Как богинь, покровительствующих именно образованной городской элите, воспринимали Муз и деятели Ренессанса. Одно из первых сочинений, посвящённое Музам, вышло из-под пера автора, который, подобно интеллектуалам птолемеевского двора, сочетал в себе талант поэта и учёного-филолога. Опубликованное в начале XVI столетия, в уже известном читателю по нашему Введению жанре syntagma изыскание Лилия Грегория Жиральди[86] интересно не столько текстом, представляющим компиляцию сведений из античной и византийской словесности, но картинкой, открывающей книгу, где девять Муз представлены купающимися как бы в источнике Гиппокрена, вместо которого изображён городской фонтан с бассейном. При этом Музы, купаясь, одновременно играют на разных музыкальных инструментах, явно изготовленных в городских мастерских.
В дальнейшем исследователям Возрождения и Нового Времени в их попытках найти истоки мусической религии пришлось продвигаться далеко назад от культуры к природе.
Следуя по этому пути, они дошли до времён первобытных пастухов и охотников, вслушивавшихся в звуки природы и веривших в сверхъестественные силы. Силы, постепенно обретающие в их сознании черты пока ещё безымянных мужских и женских божеств лесов, лугов и гор. К таковым относились олицетворения рек, озёр, ручьёв, источников, камней, деревьев и трав. Музы при таком подходе «растворились» среди бесчисленных богинь, причисляемых к нимфам, во всех их разнообразиях (Ореады, Дриады, Наяды). Затем, подражая звукам природы, первобытные люди фиксировали и упорядочивали эти звуки в различных ритмах, превратившихся в музыку, сопровождавшую их поэтические импровизации. И каждый ритм обретал свою богиню-покровительницу.

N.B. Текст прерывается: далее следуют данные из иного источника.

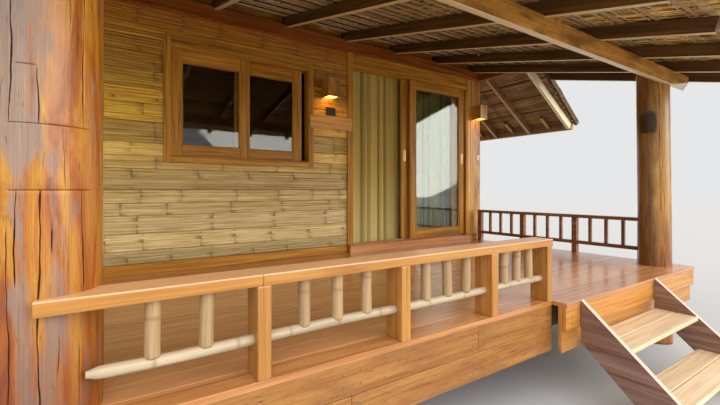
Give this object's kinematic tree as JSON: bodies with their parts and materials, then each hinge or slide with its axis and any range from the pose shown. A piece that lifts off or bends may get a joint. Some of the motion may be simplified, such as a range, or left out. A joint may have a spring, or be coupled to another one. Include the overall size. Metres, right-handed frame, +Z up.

Данная точка зрения разделяется большинством учёных двух последних столетий. Она аргументировано излагается Иоганном Краузе[87], включившим Муз в единый разряд богинь, вырастающий из первобытного культа водных источников. Продолжается Францем Рёдигером, проследившим развитие культа с севера на юг, от равнин Фракии до Пимплейской и Пиерийской долин, и далее – до Геликона, в соответствии с этапами расселения по Балканам общих предков греков и фракийцев[88]. Развивается в ницшеанской концепции борьбы дионисийского и аполлонического начал в греческом искусстве. Далее, вышеупомянутый во Введении труд П. Буайанса показывает сохранение древней связи с природой в мусическом культе, справляемом участниками орфических сообществ. Вальтер Отто связывает происхождение греческой поэзии и песенной культуры с состоянием первобытного религиозного экстаза, инспирированного верой в Муз как богинь-вдохновительниц[89]. И, наконец, недавнее исследование Дженифер Ларсон иллюстрирует сохранение традиций этого первобытного культа в позднем греческом фольклоре, и его локальные особенности по разным регионам, когда-либо заселённым греками, включая Малую Азию и Сицилию[90].